Die Kontraste zwischen thailändischer Tradition und West-freundlichem Party-Leben, zwischen Tempeln und Discos im so bizarren wie faszinierenden Chiang Mai fängt Seth Grossman (der dort selbst zwei Jahre mit einem Stipendium lebte) mithilfe seines brillanten Kameramanns Diego Quemada-Diez in fesselnden Bildern ein, die all die Lebendigkeit und Widersprüchlichkeit dieses Ortes transportieren. Nicht weniger großartig sind die Darsteller, vor allem Tate Ellington als Oliver und Jonno Roberts als Jake meistern ihre komplexen Figuren herausragend, die sich permanent hinter Masken verstecken und ihre wahren Gefühle nur in wenigen Momenten durchscheinen lassen. Auch die Geschichte ist in ihrer ruhigen, metaphorischen Erzählung ein kleines Kunstwerk für sich, auch wenn sich Grossman am Ende eines überdramatisierten und etwas unmotivierten Kunstgriffs bedient, um das Ganze aufzulösen. Das vermittelt ein wenig den Eindruck, als hätte er sich vor der bereit liegenden, aber weitaus schwieriger zu erzählenden Auflösung gedrückt, und er nimmt seinem eigentlichen Helden Oliver damit auch die Chance, sich richtig zu beweisen.
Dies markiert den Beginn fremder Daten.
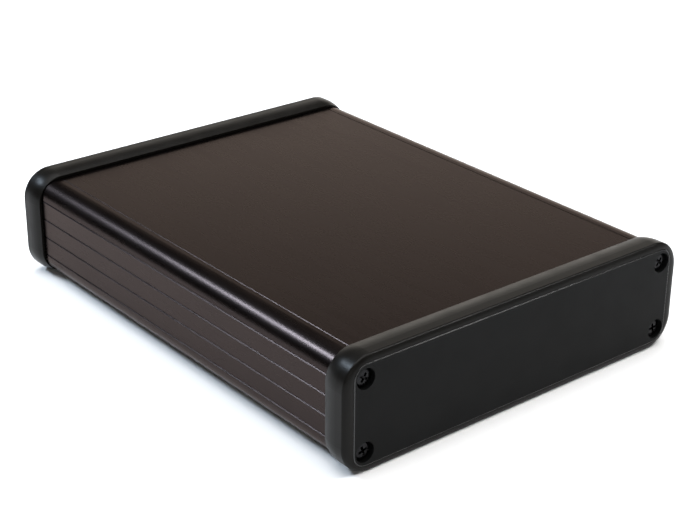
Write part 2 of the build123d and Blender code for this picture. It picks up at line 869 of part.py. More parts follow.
with BuildPart(across(rear_y - switch_depth)) as switch_blades:
    with Locations((switch_x, switch_z)):
        with GridLocations(0, blade_spacing, 1, 2):
            Box(blade_width, blade_thickness, blade_length, align=standing)
write(switch_blades, "switch_blades")

# each wire leaves its blade's end, runs forwards a little and turns down to the board
blade_end_y = rear_y - switch_depth - blade_length
with BuildPart() as switch_wires:
    for side, run in ((-1, wire_run), (1, 2 * wire_run)):
        wire_z = switch_z + side * blade_spacing / 2
        with BuildLine() as wire_route:
            FilletPolyline(
                (switch_x, blade_end_y, wire_z),
                (switch_x, blade_end_y - run, wire_z),
                (switch_x, blade_end_y - run, board_top),
                radius=wire_bend,
            )
        with BuildSketch(across(blade_end_y)):
            with Locations((switch_x, wire_z)):
                Circle(wire_radius)
        sweep(path=wire_route.line)
write(switch_wires, "switch_wires")

# ------------------------------------------------------------------ power jack
with BuildPart() as jack_body:
    with BuildSketch(outward(jack_x, jack_z, jack_reach)):
        Rectangle(jack_width, jack_height)
    extrude(amount=-jack_depth)
    chamfer(jack_body.edges().filter_by(Axis.Y), jack_edge)
    with BuildSketch(outward(jack_x, jack_z, jack_reach)):
        Circle(jack_bore_radius)
    extrude(amount=-jack_bore_depth, mode=Mode.SUBTRACT)
write(jack_body, "power_jack_body")

with BuildPart() as jack_pin:
    with BuildSketch(outward(jack_x, jack_z, jack_reach - jack_pin_setback)):
        Circle(jack_pin_radius)
    extrude(amount=jack_pin_setback - jack_bore_depth)
    fillet(jack_pin.faces().sort_by(Axis.Y)[-1].edges(), jack_pin_radius / 2)
write(jack_pin, "power_jack_pin")

# ------------------------------------------------------------------ coaxial trigger socket
with BuildPart() as coax_body:
    with BuildSketch(outward(coax_x, coax_z, -panel_thickness)):
        Rectangle(coax_block_width, 2 * coax_rise)
    extrude(amount=-coax_block_depth)
    chamfer(coax_body.edges().filter_by(Axis.Y), coax_block_edge)
    with BuildSketch(outward(coax_x, coax_z, -panel_thickness)):
        Circle(coax_thread_radius)
    extrude(amount=panel_thickness + coax_thread_reach)
    with BuildSketch(outward(coax_x, coax_z, coax_thread_reach)):
        Circle(coax_barrel_radius)
    extrude(amount=rear_reach - coax_thread_reach)
    chamfer(coax_body.faces().sort_by(Axis.Y)[-1].edges(), coax_mouth_edge)
    with BuildSketch(Plane.YZ.offset(coax_x)):
        with Locations((rear_y + rear_reach - coax_lug_setback, coax_z)):
            Circle(coax_lug_radius)
    extrude(amount=coax_lug_span / 2, both=True)
    with BuildSketch(outward(coax_x, coax_z, rear_reach)):
        Circle(coax_bore_radius)
    extrude(amount=-coax_bore_depth, mode=Mode.SUBTRACT)
    with BuildSketch(outward(coax_x, coax_z, rear_reach - coax_insulator_setback)):
        Circle(coax_insulator_radius + fit_gap)
    extrude(amount=-coax_insulator_length, mode=Mode.SUBTRACT)
write(coax_body, "trigger_socket_body")

with BuildPart() as coax_insulator:
    with BuildSketch(outward(coax_x, coax_z, rear_reach - coax_insulator_setback)):
        Circle(coax_insulator_radius)
        Circle(coax_contact_radius + fit_gap, mode=Mode.SUBTRACT)
    extrude(amount=-coax_insulator_length)
write(coax_insulator, "trigger_socket_insulator")

with BuildPart() as coax_contact:
    with BuildSketch(outward(coax_x, coax_z, rear_reach - coax_contact_setback)):
        Circle(coax_contact_radius)
    extrude(amount=-coax_contact_length)
    with BuildSketch(outward(coax_x, coax_z, rear_reach - coax_contact_setback)):
        Circle(coax_contact_bore)
    extrude(amount=-coax_contact_length / 2, mode=Mode.SUBTRACT)
write(coax_contact, "trigger_socket_contact")

with BuildPart() as coax_washer:
    with BuildSketch(outward(coax_x, coax_z)):
        Circle(coax_washer_radius)
        Circle(coax_thread_radius + fit_gap, mode=Mode.SUBTRACT)
    extrude(amount=coax_washer_thickness)
write(coax_washer, "trigger_socket_washer")

with BuildPart() as coax_nut:
    with BuildSketch(outward(coax_x, coax_z, coax_washer_thickness)):
        RegularPolygon(coax_nut_across / 2, 6, major_radius=False)
        Circle(coax_thread_radius + fit_gap, mode=Mode.SUBTRACT)
    extrude(amount=coax_nut_thickness)
    chamfer(coax_nut.faces().sort_by(Axis.Y)[-1].edges().filter_by(GeomType.LINE), coax_nut_edge)
write(coax_nut, "trigger_socket_nut")

# ------------------------------------------------------------------ arm button
button_flange_face = -panel_thickness - button_flange_gap
button_flange_back = button_flange_face - button_flange_thickness
button_body_face = button_flange_back - button_travel - running_clearance
plunger_end = button_body_face - plunger_length

with BuildPart() as arm_button:
    with BuildSketch(outward(button_x, button_z, button_reach)):
        Circle(button_radius)
    extrude(amount=button_flange_face - button_reach)
    fillet(arm_button.faces().sort_by(Axis.Y)[-1].edges(), button_round)
    with BuildSketch(outward(button_x, button_z, button_flange_face)):
        Circle(button_flange_radius)
    extrude(amount=-button_flange_thickness)
    with BuildSketch(outward(button_x, button_z, button_flange_back)):
        Circle(plunger_radius)
    extrude(amount=plunger_end - button_flange_back)
write(arm_button, "arm_button")

with BuildPart() as button_body:
    with BuildSketch(outward(button_x, board_top + button_body_height / 2, button_body_face)):
        Rectangle(button_body_width, button_body_height)
    extrude(amount=-button_body_depth)
    with BuildSketch(outward(button_x, button_z, button_body_face)):
        Circle(plunger_radius + running_clearance)
    extrude(amount=-(plunger_length + button_travel + connector_gap), mode=Mode.SUBTRACT)
write(button_body, "arm_switch_body")

# ------------------------------------------------------------------ USB socket
usb_inner_width = usb_width - 2 * usb_shell_wall
usb_inner_height = usb_height - 2 * usb_shell_wall
tongue_root_reach = usb_reach - usb_port_depth

with BuildPart() as usb_shell:
    with BuildSketch(outward(usb_x, usb_z, usb_reach)):
        Rectangle(usb_width, usb_height)
        Rectangle(usb_inner_width, usb_inner_height, mode=Mode.SUBTRACT)
    extrude(amount=-usb_depth)
write(usb_shell, "usb_shell")

with BuildPart() as usb_insert:
    with BuildSketch(outward(usb_x, usb_z, usb_reach - connector_gap)):
        Rectangle(usb_inner_width - 2 * fit_gap, usb_inner_height - 2 * fit_gap)
    extrude(amount=connector_gap - usb_depth)
    with BuildSketch(outward(usb_x, usb_z, usb_reach)):
        port = Rectangle(usb_port_width, usb_port_height)
        chamfer(port.vertices().group_by(Axis.Y)[-1], usb_port_chamfer)
    extrude(amount=-usb_port_depth, mode=Mode.SUBTRACT)
    with BuildSketch(outward(usb_x, usb_z, tongue_root_reach)):
        Rectangle(usb_tongue_width, usb_tongue_height)
    extrude(amount=usb_tongue_length)
write(usb_insert, "usb_insert")

with BuildPart() as usb_contacts:
    for side in (-1, 1):
        contact_z = usb_z + side * (usb_tongue_height + usb_contact_thickness) / 2
        with BuildSketch(outward(usb_x, contact_z, tongue_root_reach)):
            with GridLocations(usb_contact_spacing, 0, 2, 1):
                Rectangle(usb_contact_width, usb_contact_thickness)
        extrude(amount=usb_contact_length)
write(usb_contacts, "usb_contacts")

# ------------------------------------------------------------------ status lights
led_holder_top = led_heights[-1] + led_holder_margin

with BuildPart() as led_holder:
    with BuildSketch(outward(led_x, (board_top + led_holder_top) / 2, -panel_thickness)):
        Rectangle(led_holder_width, led_holder_top - board_top)
    extrude(amount=-led_holder_depth)
    for z in led_heights:
        with BuildSketch(outward(led_x, z, -panel_thickness)):
            Circle(led_radius + fit_gap)
        extrude(amount=-led_holder_depth / 2, mode=Mode.SUBTRACT)
write(led_holder, "light_holder")

with BuildPart() as status_lights:
    for z in led_heights:
        with BuildSketch(outward(led_x, z, led_barrel_reach)):
            Circle(led_radius)
        extrude(amount=-panel_thickness - led_barrel_reach - led_holder_depth / 2)
        with Locations((led_x, rear_y + led_barrel_reach, z)):
            Sphere(led_radius)
write(status_lights, "status_lights")

# ------------------------------------------------------------------ probe header
pivot_offset = shroud_width / 2 + latch_pivot_offset
slot_reach = shroud_width / 2 + ear_width
header_floor_reach = header_reach - header_depth + header_floor

with BuildPart() as header_shroud:
    with BuildSketch(outward(header_x, header_z, header_reach)):
        Rectangle(shroud_width, shroud_height)
    extrude(amount=-header_depth)
    with BuildSketch(outward(header_x, header_z, latch_pivot_reach + ear_depth / 2)):
        Rectangle(shroud_width + 2 * ear_width, shroud_height)
    extrude(amount=-ear_depth)
    with BuildSketch(outward(header_x, header_z, header_reach)):
        Rectangle(shroud_width - 2 * header_wall, shroud_height - 2 * header_wall)
        with Locations((0, shroud_height / 2)):
            Rectangle(key_width, 2 * header_wall)
    extrude(amount=header_floor - header_depth, mode=Mode.SUBTRACT)
    # the latches' slots through both ends
    with BuildSketch(outward(header_x, header_z, header_reach)):
        Rectangle(2 * slot_reach, ear_gap)
        Rectangle(shroud_width - 2 * header_wall, ear_gap, mode=Mode.SUBTRACT)
    extrude(amount=header_floor - header_depth, mode=Mode.SUBTRACT)
    with BuildSketch(Plane.XY.offset(header_z)):
        with Locations((header_x, rear_y + latch_pivot_reach)):
            with GridLocations(2 * pivot_offset, 0, 2, 1):
                Circle(latch_pivot_radius + running_clearance)
    extrude(amount=shroud_height / 2, both=True, mode=Mode.SUBTRACT)
    with BuildSketch(outward(header_x, header_z, header_floor_reach)):
        with GridLocations(pin_pitch, pin_pitch, header_columns, header_rows):
            Rectangle(pin_width + 2 * fit_gap, pin_width + 2 * fit_gap)
    extrude(amount=-header_floor, mode=Mode.SUBTRACT)
write(header_shroud, "probe_header_shroud")

# each pin runs back out of the shroud and turns down through the board
with BuildPart() as header_pins:
    for column in range(header_columns):
        pin_x = header_x + (column - (header_columns - 1) / 2) * pin_pitch
        for row in range(header_rows):
            pin_z = header_z + (row - (header_rows - 1) / 2) * pin_pitch
            tip_y = rear_y + header_floor_reach + pin_reach
            leg_y = rear_y + header_reach - header_depth - (row + 1) * pin_pitch
            with BuildSketch(Plane.YZ.offset(pin_x)):
                with BuildLine():
                    Polyline(
                        (tip_y, pin_z - pin_width / 2),
                        (tip_y, pin_z + pin_width / 2),
                        (leg_y, pin_z + pin_width / 2),
                        (leg_y, board_top),
                        (leg_y + pin_width, board_top),
                        (leg_y + pin_width, pin_z - pin_width / 2),
                        close=True,
                    )
                make_face()
            extrude(amount=pin_width / 2, both=True)
write(header_pins, "probe_header_pins")


def make_latch(name, side):
    """An ejector latch that turns about an upright pivot at one end of the header; side is -1 or 1."""
    half = latch_width / 2
    pivot = Plane(
        origin=(header_x + side * pivot_offset, rear_y + latch_pivot_reach, header_z),
        x_dir=(1, 0, 0),
        z_dir=(0, 0, 1),
    )
    with BuildPart() as latch:
        with BuildSketch(pivot):
            Circle(latch_hub_radius)
            with BuildLine():
                Polyline(
                    (side * half, -latch_foot),
                    (side * half, latch_length - half),
                    (side * half / 2, latch_length),
                    (-side * (half + latch_hook / 2), latch_length),
                    (-side * (half + latch_hook), latch_hook_start + half),
                    (-side * half, latch_hook_start),
                    (-side * half, -latch_foot),
                    close=True,
                )
            make_face()
        extrude(amount=ear_gap / 2 - latch_end_gap, both=True)
        with BuildSketch(pivot):
            Circle(latch_pivot_radius)
        extrude(amount=shroud_height / 2 - fit_gap, both=True)
    write(latch, name)


make_latch("header_latch_left", -1)
make_latch("header_latch_right", 1)
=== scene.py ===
# A logic analyzer in a slide-together extruded case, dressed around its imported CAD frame. Everything is in
# metres, in the frame's own axes: +Y from the blank front end to the connectors, +Z up.

import json
import math

import bmesh
import bpy
from mathutils import Matrix, Vector


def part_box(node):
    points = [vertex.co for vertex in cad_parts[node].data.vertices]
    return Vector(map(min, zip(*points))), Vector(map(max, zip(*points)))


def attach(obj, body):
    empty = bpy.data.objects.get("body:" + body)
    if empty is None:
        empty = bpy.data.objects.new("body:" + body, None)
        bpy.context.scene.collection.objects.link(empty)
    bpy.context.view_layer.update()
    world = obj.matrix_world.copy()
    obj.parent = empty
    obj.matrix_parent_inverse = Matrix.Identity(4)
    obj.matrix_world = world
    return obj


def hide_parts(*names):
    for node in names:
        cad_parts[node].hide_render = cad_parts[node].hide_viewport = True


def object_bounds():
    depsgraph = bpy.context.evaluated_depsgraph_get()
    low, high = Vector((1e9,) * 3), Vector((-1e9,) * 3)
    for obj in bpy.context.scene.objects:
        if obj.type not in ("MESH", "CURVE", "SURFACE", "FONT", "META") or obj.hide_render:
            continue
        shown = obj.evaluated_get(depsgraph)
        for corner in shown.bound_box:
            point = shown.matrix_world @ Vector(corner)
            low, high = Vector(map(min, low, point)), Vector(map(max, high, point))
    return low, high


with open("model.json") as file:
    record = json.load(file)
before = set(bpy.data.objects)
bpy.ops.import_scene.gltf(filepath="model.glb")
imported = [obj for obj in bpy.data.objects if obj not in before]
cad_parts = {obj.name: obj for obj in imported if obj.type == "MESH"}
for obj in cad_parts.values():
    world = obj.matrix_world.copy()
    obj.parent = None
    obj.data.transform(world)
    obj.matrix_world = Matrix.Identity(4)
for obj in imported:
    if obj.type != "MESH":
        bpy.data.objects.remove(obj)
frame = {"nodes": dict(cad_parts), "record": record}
cad_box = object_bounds()

MM = 0.001
nodes = frame["nodes"]

# ------------------------------------------------------------------ camera
case_low, case_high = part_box("case_extrusion")
front_face_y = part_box("front_panel")[0].y
rear_face_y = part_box("rear_panel")[1].y
case_middle = Vector((0.0, (front_face_y + rear_face_y) / 2, (case_low.z + case_high.z) / 2))


def direction(azimuth, elevation):
    """The unit vector from the case towards a place seen at these angles; azimuth 0 is in front of it."""
    a, e = math.radians(azimuth), math.radians(elevation)
    return Vector((math.sin(a) * math.cos(e), -math.cos(a) * math.cos(e), math.sin(e)))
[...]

Das ist ein kleiner Makel am Schluss eines an sich in jeder Hinsicht sehr gut gemachten Films, der allerdings deutlich daran krankt, zu keinem Zeitpunkt irgendwie spektakulär zu sein. Das ist natürlich der nachdenklichen Geschichte und der realistischen und deshalb Schauwert-armen Charakterzeichnung geschuldet. Dennoch wird "The Elephant King" genau deshalb jenseits von Arthouse-affinen Festival-Gängern vergeblich auf die Suche nach einem interessierten Publikum gehen. Seth Grossman empfiehlt sich hier indes als gewissenhafter und talentierter Regisseur für ernsthaftes Charakter-Kino, und man sollte sich nicht wundern, seinen Namen in kommenden Programmkino-Hits wieder zu sehen.